And if you do see what I’m seeing, I hope you’ll go away and make plans
to contribute to men’s liberation in your own way.
My first words are those I’d particularly hope you’ll remember. Let me
say them with a special emphasis:
I am persuaded that being masculine in the conventional way is pushed
by society on its sons with greater urgency and with wider effects than
religious beliefs. Therefore, I am also persuaded that the vague
masculinist codes as taught are reigning methods for transmitting
prescribed social values. If the social system can no longer wholly count
on religious beliefs to transmit values, it can still count on a handing
down from parents and institutions of sex-role conditioning.

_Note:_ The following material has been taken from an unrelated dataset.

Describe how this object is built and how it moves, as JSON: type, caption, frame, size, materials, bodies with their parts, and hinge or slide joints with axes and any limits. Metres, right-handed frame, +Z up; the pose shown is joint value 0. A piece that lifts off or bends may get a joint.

This
conditioning is more insidious, more limiting, more anxiety provoking than
is any other kind I know about.
In times past we’ve all heard authoritarians explain that political or
religious training must be instilled in children before age 7. Those who
train young boys—who condition their sex role—affect the minds of these
children long before they reach the age of 7. Several recent studies show
that boys know what is expected of them (what is suitably masculine) in
kindergarten.
Their training comes early. We know this now. And yet we have not yet
examined how this training feeds the economic and political machinery of
our social system. When we do start such an examination, we’ll have a
clearer view of the implications of masculinity training. It goes beyond
personal and interpersonal effects to the very core of our
military/industrial political combine. An example: When a man is
unemployed, his role training has traditionally caused him to experience
this as a personal failure as a man rather than as a disruption in the
economic system. His masculinity is threatened, not his politics.

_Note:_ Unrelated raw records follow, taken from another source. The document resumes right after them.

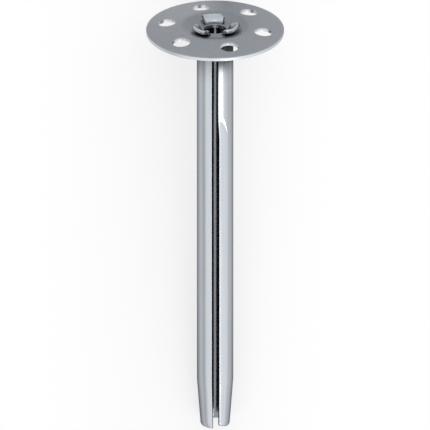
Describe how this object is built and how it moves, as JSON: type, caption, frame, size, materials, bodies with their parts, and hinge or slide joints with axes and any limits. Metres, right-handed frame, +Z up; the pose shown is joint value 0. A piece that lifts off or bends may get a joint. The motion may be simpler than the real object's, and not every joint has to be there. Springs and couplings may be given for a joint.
{
  "type": "metal insulation anchor",
  "caption": "Metal wall anchor for insulation boards: a dished, perforated round plate held by bent tabs on the end of a long, slit, rolled steel sleeve with a tapered tip.",
  "frame": {"origin": "on the surface that the anchor lies on, under the middle of its box", "axes": "+Z up, +Y from the sleeve's tip towards the plate, +X to the right when the slit is looked at with the plate at the top"},
  "size_m": [0.035, 0.113, 0.0348],
  "materials": {
    "zinc_plated_steel": "satin zinc plating on pressed and rolled sheet steel"
  },
  "bodies": {
    "root": {"plate": "zinc_plated_steel", "sleeve": "zinc_plated_steel"}
  },
  "joints": []
}
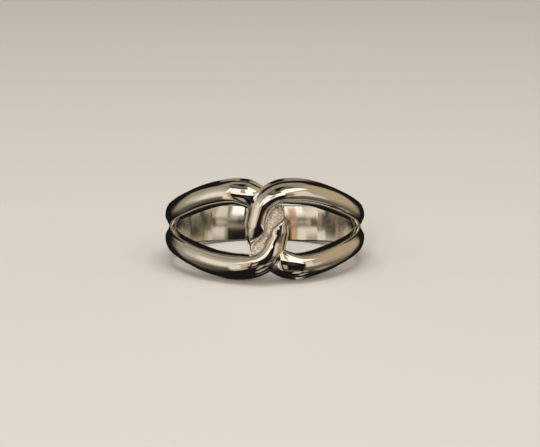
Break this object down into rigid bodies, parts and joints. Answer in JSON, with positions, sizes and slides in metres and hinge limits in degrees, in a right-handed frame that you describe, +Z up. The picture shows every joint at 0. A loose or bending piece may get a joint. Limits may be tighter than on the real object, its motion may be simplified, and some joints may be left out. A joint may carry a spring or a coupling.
{
  "type": "knot ring",
  "caption": "Finger ring whose band parts at the sides into rails that cross at the front as interlocked rounded loops.",
  "frame": {"origin": "the middle of the finger hole, on its axis", "axes": "+Z up as the ring lies on its side, -Y towards the knot at the front; the finger hole's axis leans back from +Z towards +Y"},
  "size_m": [0.0206, 0.0229, 0.0102],
  "materials": {
    "polished_silver": "mirror-polished silver, with a rough as-cast floor between the loops"
  },
  "bodies": {
    "root": {"knot_ring": "polished_silver"}
  },
  "joints": []
}
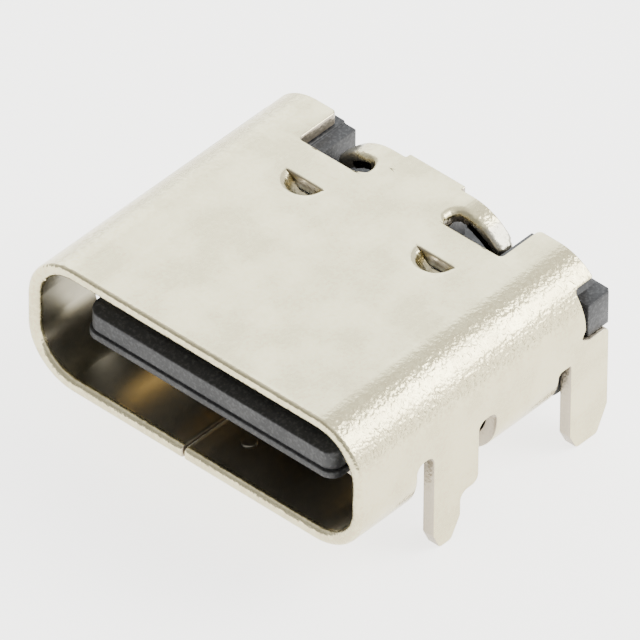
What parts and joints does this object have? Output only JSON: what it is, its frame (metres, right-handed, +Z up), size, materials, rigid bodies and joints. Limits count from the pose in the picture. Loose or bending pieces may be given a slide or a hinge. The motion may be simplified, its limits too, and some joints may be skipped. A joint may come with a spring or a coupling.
{
  "type": "usb-c socket",
  "caption": "Board-mounted receptacle for a reversible serial plug: folded plated shell with through-board stakes, dark moulded tongue and surface solder tails.",
  "frame": {"origin": "middle of the shell's width and depth, on the plane of its underside, which is the board's top", "axes": "+Z up from the board, -Y out of the mouth, +X to the right of someone who looks into the mouth"},
  "size_m": [0.009, 0.0077, 0.0042],
  "materials": {
    "shell_metal": "satin nickel plate",
    "plate_steel": "plain stamped steel",
    "housing_plastic": "glass-filled moulding",
    "insulator_plastic": "glass-filled moulding",
    "contact_gold": "gold flash over nickel"
  },
  "bodies": {
    "root": {"shell": "shell_metal", "housing": "housing_plastic", "upper_block": "insulator_plastic", "lower_block": "insulator_plastic", "latch_plate": "plate_steel", "contact_a1": "contact_gold", "contact_a4": "contact_gold", "contact_a5": "contact_gold", "contact_a6": "contact_gold", "contact_a7": "contact_gold", "contact_a8": "contact_gold", "contact_a9": "contact_gold", "contact_a12": "contact_gold", "contact_b12": "contact_gold", "contact_b9": "contact_gold", "contact_b8": "contact_gold", "contact_b7": "contact_gold", "contact_b6": "contact_gold", "contact_b5": "contact_gold", "contact_b4": "contact_gold", "contact_b1": "contact_gold"}
  },
  "joints": []
}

How is role training accomplished? What do role trainers do? They
mostly use prohibitions—they teach negatively. Don’t act like that. Don’t
sit like this. Don’t be interested in such things. The trainers use a
scarecrow, a much more unsettling and immediate scarecrow than the flames
of hell, the worst scarecrow known to a boy. It is the possibility that he
may turn out to be a sissy. Sissy is the word.
I should like to present a fact which can be acted upon by feminist
activists and educators. Feminine influences are known by most young boys
through their most formative years. Mothers, female teachers,
grandmothers, they conspire to tell him that he must be all boy, becoming
all man. They get backup from various institutions and from Dad, who
delivers occasional pep talks about the macho pose. Usually dads have
disappeared from the home scene, though, to fill their own male roles as
providers/breadwinners. Therefore, they aren’t around much to be male role
models.
Masculinist etiquette therefore is triggered by mothers in pre-school
years, exemplified by distant fathers, praised by various institutions,
including media, and enforced by peers.
It seems that the training route is similar to that which is used to
instill orthodox religious beliefs, except that masculinist codes and
responses are more universal in this culture.

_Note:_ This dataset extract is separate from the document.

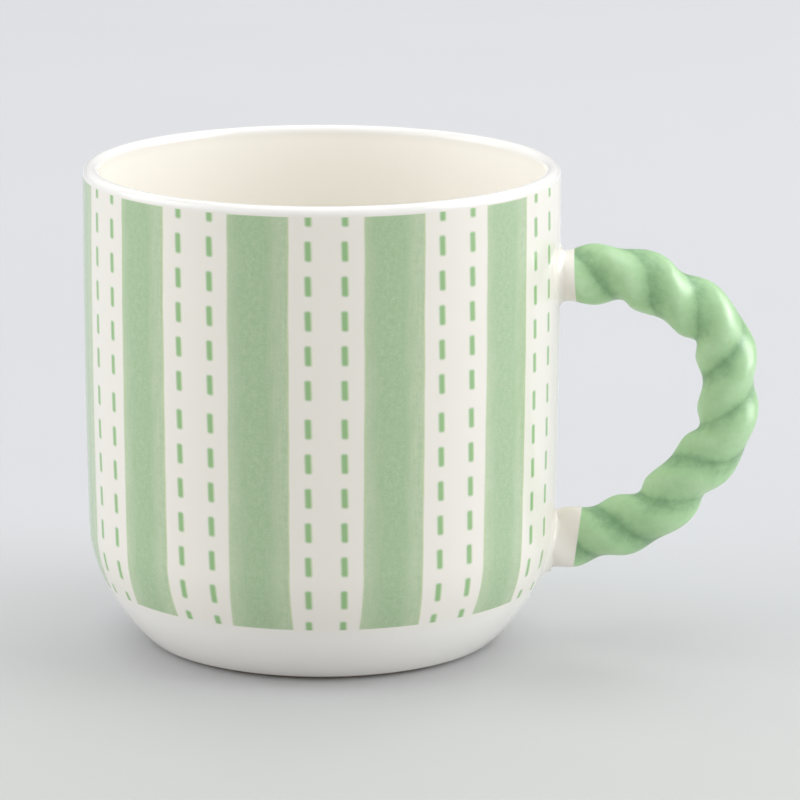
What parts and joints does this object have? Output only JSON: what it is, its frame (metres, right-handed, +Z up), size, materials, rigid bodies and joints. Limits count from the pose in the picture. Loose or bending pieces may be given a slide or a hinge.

While parents provoke anxieties over being a sissy, young males get
together and pool their visions. What do they see? None may have a clear
idea of what their much vaunted masculinity is supposed to mean to them
except that they must be committed to it at all costs. Masculinity learned
from peers is mostly the blind leading the blind. The young boys rely on
parental taboos and prohibitions and vague anxieties associated with them
and, as already said, they are machos in kindergarten. At the same time,
they are learning to repress all of the feminine influences under which
they have been reared. Women to such boys
seem like recognizable subservients. If imitation is actually a sincere
form of flattery, then most men do not admire women.
If a boy has openly absorbed traits, virtues or capabilities associated
with women he courts ridicule. So, whatever he feels within that he
associates with women, he denies. He doesn’t even question the wisdom of
this denial. He and his peers end by drawing an exaggerated and
oversimplified picture of what masculinity is about: an opposite of
everything womanly.
To hedge in the contradiction, negativity and anxiety this
oversimplification creates, he clings to it tenaciously, reacting with
hysterics to anything which challenges the authenticity of what he hopes
is a convincing exterior.
He adopts copied postures, mannerisms and responses to go with the
role. The macho puff enters with tough and threatening stances, so-called
rugged language, and controlled feelings. The oversimplified roles
demanded by this culture are allowing role trainers to take human
personalities and to cut them in half.
Males get the rationality, activity, competitiveness, aggressiveness
and dominance. Women are given emotionality, empathy, cooperativness,
gentleness, passivity, dependence and submission. This is an acculturated
division, a socially determined and strict division of characteristics
which are sometimes virtues, but which are only thought to be legitimate
if practiced by one sex or the other. They are seen as opposite extremes.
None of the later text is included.